Mr. Huntsman had met the younger Mr. Bo and his father before in Chongqing and had been so impressed that he wanted the children to get together, said one person who had been at the dinner. Mr. Bo said he had arrived at the dinner in a black Audi sedan driven by a chauffeur, a common car among families of senior officials.

The dinner lasted more than an hour. Then Mr. Bo, Mary Anne Huntsman and a European friend of Mr. Bo's left for a bar. Ms. Huntsman stayed there for an hour or two before taking a taxi home, Ms. Livingston said.

It is unclear why Mr. Huntsman passed on a different account or why his daughters did not seek earlier to correct it. Ms. Livingston declined to address those questions.
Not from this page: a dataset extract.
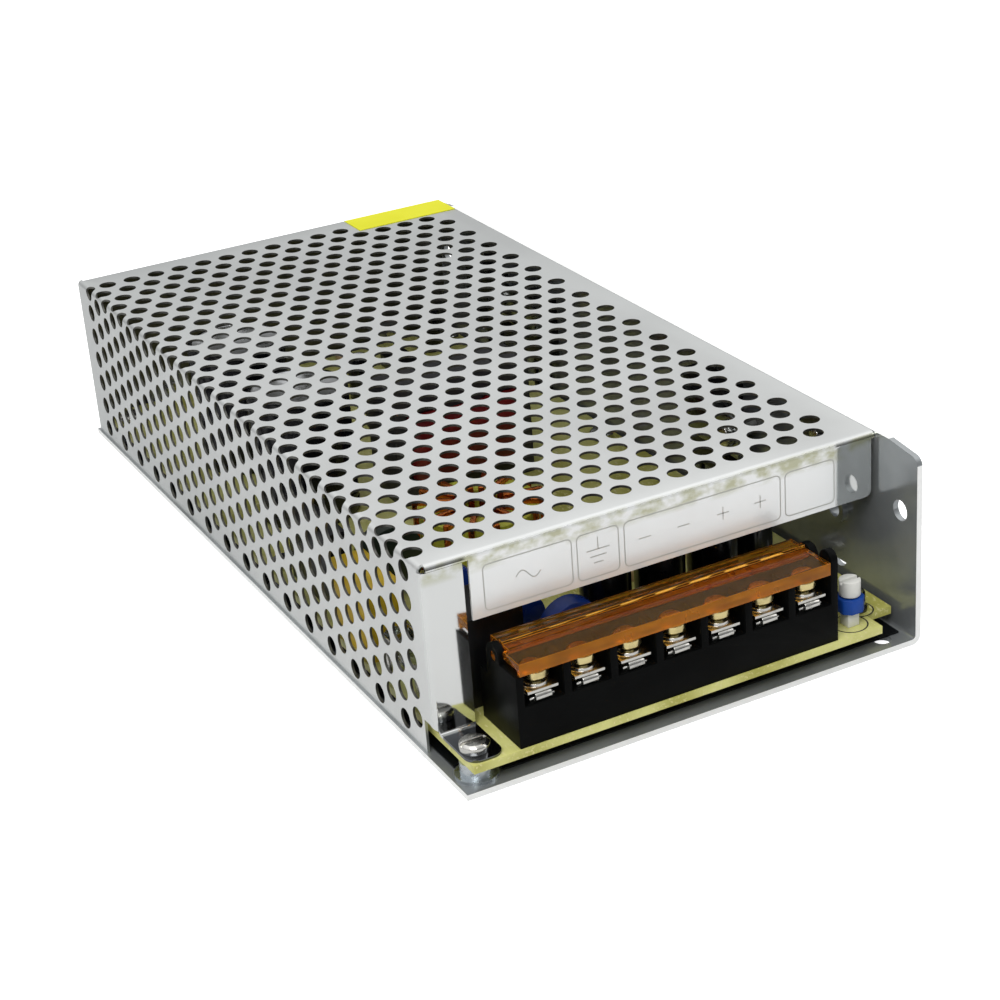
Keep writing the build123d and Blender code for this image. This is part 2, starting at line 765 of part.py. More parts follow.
def window_core(place, size, bar, leg):
    """A transformer core with two windows, its middle leg between them."""
    x, y = place
    core = boxed(place, size)
    window = (size[0] - leg) / 2 - bar / 2
    for side in (-1, 1):
        middle = x + side * (leg / 2 + window / 2)
        core -= block(
            (middle - window / 2, middle + window / 2),
            (y - size[1] / 2, y + size[1] / 2),
            (board_top + bar, board_top + size[2] - bar),
        )
    return core


def window_winding(place, size, bar, leg, depth):
    """The taped winding round a core's middle leg, which bulges out in front and behind."""
    x, y = place
    window = (size[0] - leg) / 2 - bar / 2
    half = leg / 2 + window - winding_play
    heights = (board_top + bar + winding_play, board_top + size[2] - bar - winding_play)
    coil = block((x - half, x + half), (y - depth / 2, y + depth / 2), heights)
    coil = fillet(coil.edges().filter_by(Axis.Z), window / 2)
    hole = (leg / 2 + winding_play, size[1] / 2 + winding_play)
    return coil - block((x - hole[0], x + hole[0]), (y - hole[1], y + hole[1]), heights)


def output_choke_core():
    """The ring core of the output choke, raised on its lowest turns of wire."""
    x, y = output_choke_place
    heights = (board_top + choke_wire, board_top + choke_wire + choke_height)
    return post(x, y, heights, choke_outer_radius) - post(x, y, heights, choke_inner_radius)


def output_choke_winding():
    """Separate turns of thick wire round the ring core."""
    x, y = output_choke_place
    low = board_top
    high = board_top + 2 * choke_wire + choke_height
    turns = []
    for i in range(choke_turns):
        hole = block(
            (choke_inner_radius - winding_play, choke_outer_radius + winding_play),
            (-choke_wire, choke_wire),
            (low + choke_wire, high - choke_wire),
        )
        turn = block(
            (choke_inner_radius - choke_wire, choke_outer_radius + choke_wire),
            (-choke_wire / 2, choke_wire / 2),
            (low, high),
        )
        turns.append(Pos(x, y, 0) * Rot(0, 0, 360 / choke_turns * (i + 0.5)) * (turn - hole))
    return turns


def on_wall(y, thickness, width, top):
    """A flat power device on three leads that stands against the tray's wall."""
    body = block((wall_inner - thickness, wall_inner), (y - width / 2, y + width / 2), (device_bottom, top))
    lead_x = wall_inner - thickness / 2
    for lead_y in (y - width / 3, y, y + width / 3):
        body += block(
            (lead_x - lead_width / 2, lead_x + lead_width / 2),
            (lead_y - lead_width / 2, lead_y + lead_width / 2),
            (board_top, device_bottom),
        )
    return body


def clamp_bars():
    """The aluminium bars that press the power devices to the wall."""
    heights = (clamp_bar_z - clamp_bar_width / 2, clamp_bar_z + clamp_bar_width / 2)
    ends = (transistor_rows[0] - transistor_width / 2, transistor_rows[1] + transistor_width / 2)
    long_face = wall_inner - transistor_thickness
    long_bar = block((long_face - clamp_bar_thickness, long_face), ends, heights)
    ends = (
        rectifier_row - rectifier_width / 2 - 2 * clamp_bar_overhang,
        rectifier_row + rectifier_width / 2,
    )
    short_face = wall_inner - rectifier_thickness
    short_bar = block((short_face - clamp_bar_thickness, short_face), ends, heights)
    bars = []
    for bar, face, (y, z) in zip((long_bar, short_bar), (long_face, short_face), clamp_screw_places):
        bars.append(bar - bar_x((face - clamp_bar_thickness, face), y, z, screw_radius + board_hole_play))
    return bars


def clamp_bar_screws():
    """The screws that draw the clamp bars to the tray's wall."""
    screws = []
    for depth, (y, z) in zip((transistor_thickness, rectifier_thickness), clamp_screw_places):
        seat = wall_inner - depth - clamp_bar_thickness
        head = bar_x((seat - screw_head_height, seat), y, z, screw_head_radius)
        screws.append(head + bar_x((seat, right_edge), y, z, screw_radius))
    return screws


def resistor(x, y):
    """A small axial resistor lying on the board."""
    return bar_y(x, (y - resistor_length / 2, y + resistor_length / 2), board_top + resistor_radius, resistor_radius)


os.makedirs("parts", exist_ok=True)

save("chassis", chassis())
save("mesh_cover", mesh_cover())
save("yellow_label", yellow_label())
save("cover_screws", *cover_screws())
save("standoffs", *standoffs())
save("insulating_sheet", insulating_sheet())
save("circuit_board", circuit_board())
save("foot_screw", pan_screw(foot_screw_x, foot_screw_y, foot_top, foot_top - board_bottom + standoff_base_height))
board_screw_reach = board_thickness + standoff_height - standoff_base_height
save("board_screws", *[pan_screw(x, y, board_top, board_screw_reach) for x, y in board_screw_places])
save("terminal_block", terminal_block())
save("terminal_contacts", *terminal_contacts())
for number, pole_x in enumerate(pole_places, start=1):
    save(f"clamp_plate_{number}", clamp_plate(pole_x))
    save(f"terminal_screw_{number}", terminal_screw(pole_x))
save("terminal_lid", terminal_lid())
save("trimmer_stem", trimmer_stem())
save("trimmer_body", trimmer_body())
save("trimmer_knob", trimmer_knob())
save("indicator_lamp", indicator_lamp())
save("fuse", fuse())
save("fuse_clips", *fuse_clips())
save("line_choke", boxed(line_choke_place, line_choke_size))
save("x_capacitor", boxed(x_capacitor_place, x_capacitor_size))
save(
    "disc_capacitors",
    disc(large_disc_place, large_disc_radius),
    disc(middle_disc_place, middle_disc_radius),
    disc(small_disc_place, small_disc_radius),
)
save("thermistor", disc(thermistor_place, large_disc_radius))
save("bridge_rectifier", boxed(bridge_place, bridge_size))
primary_cans = [
    can(x, y, primary_capacitor_radius, primary_capacitor_height) for x, y in primary_capacitor_places
]
save("primary_capacitors", *primary_cans)
output_cans = [can(x, y, output_capacitor_radius, output_capacitor_height) for x, y in output_capacitor_places]
save("output_capacitors", *output_cans)
save("transformer_core", window_core(transformer_place, core_size, core_bar, core_leg))
save("transformer_winding", window_winding(transformer_place, core_size, core_bar, core_leg, winding_depth))
save("driver_core", window_core(driver_place, driver_core_size, driver_core_bar, driver_core_leg))
driver_coil = window_winding(driver_place, driver_core_size, driver_core_bar, driver_core_leg, driver_winding_depth)
save("driver_winding", driver_coil)
save("output_choke_core", output_choke_core())
save("output_choke_winding", *output_choke_winding())
transistors = [on_wall(y, transistor_thickness, transistor_width, transistor_top) for y in transistor_rows]
save("power_transistors", *transistors)
save("output_rectifier", on_wall(rectifier_row, rectifier_thickness, rectifier_width, rectifier_top))
save("clamp_bars", *clamp_bars())
save("clamp_bar_screws", *clamp_bar_screws())
save("control_chip", boxed(chip_place, chip_size))
save("resistors", *[resistor(x, y) for x, y in resistor_places])
small_cans = [post(x, y, (board_top, board_top + small_can_height), small_can_radius) for x, y in small_can_places]
save("small_capacitors", *small_cans)
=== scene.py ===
"""The looks of a mesh case switching power supply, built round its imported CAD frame.

All lengths are in metres and lie in the CAD's own frame: X across the case, Y from the terminals to the
rear, Z up. Places come from the frame's boxes and from the sizes of the sheet metal named below.
"""
import json
import math

import bmesh
import bpy
from mathutils import Matrix, Vector, geometry


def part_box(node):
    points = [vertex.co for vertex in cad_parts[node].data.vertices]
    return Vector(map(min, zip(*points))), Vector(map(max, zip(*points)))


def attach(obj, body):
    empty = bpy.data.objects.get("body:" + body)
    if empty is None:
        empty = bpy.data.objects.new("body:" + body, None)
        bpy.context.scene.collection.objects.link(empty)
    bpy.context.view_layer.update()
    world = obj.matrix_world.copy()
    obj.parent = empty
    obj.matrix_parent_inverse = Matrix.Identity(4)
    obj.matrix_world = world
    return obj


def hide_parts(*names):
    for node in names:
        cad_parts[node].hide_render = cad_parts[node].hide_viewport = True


MM = 0.001

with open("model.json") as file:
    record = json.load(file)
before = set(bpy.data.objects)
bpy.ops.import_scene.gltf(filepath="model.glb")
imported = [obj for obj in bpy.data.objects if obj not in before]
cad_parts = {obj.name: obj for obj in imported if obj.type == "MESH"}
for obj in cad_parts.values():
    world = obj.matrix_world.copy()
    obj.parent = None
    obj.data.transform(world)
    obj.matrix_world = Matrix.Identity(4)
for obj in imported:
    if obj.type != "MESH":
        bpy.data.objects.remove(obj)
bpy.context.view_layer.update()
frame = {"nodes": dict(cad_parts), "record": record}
nodes = frame["nodes"]
bodies = frame["record"]["behaviour"]["bodies"]
body_of = {node: body for body, members in bodies.items() for node in members}

# Limits of the cover without its foot, which reaches farther to the front
foot_length = 11.7 * MM
cover_low, cover_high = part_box("mesh_cover")
left, right = cover_low.x, cover_high.x
front, rear = cover_low.y + foot_length, cover_high.y
bottom, top = cover_low.z, cover_high.z
board_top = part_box("circuit_board")[1].z

# Sheet metal: a run is the length of a bend's outside, and a seam the gap between two edges that meet
sheet = 0.5 * MM
bend_radius = 1.2 * MM
bend_run = bend_radius * math.pi / 2
bend_steps = 7
seam = 0.06 * MM
tray_sheet = 1.2 * MM

# Front of the cover: the flange over the terminals, and left of it the tab that ends in the foot
flange_height = 13.1 * MM
flange_corner = 1.4 * MM
flange_end_gap = 0.8 * MM
flange_polish_start, flange_polish_full = 38.4 * MM, 39.2 * MM
tab_width = 8.3 * MM
tab_right = left + tab_width
slot_width = 1.2 * MM
foot_bend = 0.4 * MM
foot_bend_steps = 4
foot_fold = board_top + sheet + foot_bend
foot_fold_run = foot_bend * math.pi / 2
foot_corner = 2.5 * MM
screw_hole = 1.6 * MM

# Cut-out at the low front corner of the perforated side, next to the foot
relief_depth = 3.7 * MM
relief_top = board_top + 2.2 * MM

# Rear wall and the lugs inside the right wall
rear_notch = 2 * MM
rear_screws = (-30 * MM, 30 * MM)
rear_screw_height = 7.5 * MM
lugs = (-70 * MM, 70 * MM)
lug_width, lug_height = 12 * MM, 9 * MM
lug_hole, lug_hole_depth = 1.55 * MM, 6 * MM

# Perforation of the cover: round holes in staggered rows across the case, counted from the rear. A row
# runs from its first hole on the top to the right, and down the left side from a depth below the top
hole_radius = 2.0 * MM
row_pitch = 5.5 * MM
row_count = 32
first_row = rear - 7.9 * MM
top_pitch = 6.07 * MM
top_first = left + 4.9 * MM
top_holes = 15
side_pitch = 5.95 * MM
side_first = 3.0 * MM
side_holes = 6
hole_sides = 24
fine_hole_sides = 32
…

The article in The Journal said the reporter had heard the story from "several people familiar with it." Ashley Huston, a spokeswoman for Dow Jones & Company, The Journal's publisher, said in an e-mail: "The Wall Street Journal stands behind its story. We never discuss sourcing."

Though everyone agrees on how the daughters were picked up for dinner, there are competing accounts among Mr. Bo and the daughters of some details later that night.

Ms. Livingston said Ms. Huntsman had told her that she left Nobu with Mr. Bo and his European friend and got into a red sports car, which Mr. Bo drove to a bar "at a very fast speed."

"Mary Anne described it as a Ferrari, but she is not completely knowledgeable about cars and doesn't want to mistake the actual car type," Ms. Livingston wrote in an e-mail on Saturday. In an e-mail four days earlier, she said her sister had ridden in a car with Mr. Bo after dinner but "didn't take notice of the car type." Ms. Livingston declined to explain the contradictions in her statements.

In an interview, Mr. Bo's European friend said Mr. Bo and his driver had picked him up for dinner in the black Audi, and then they had gone in that same car with Ms. Huntsman to the bar. He said, "In no way was there a red car."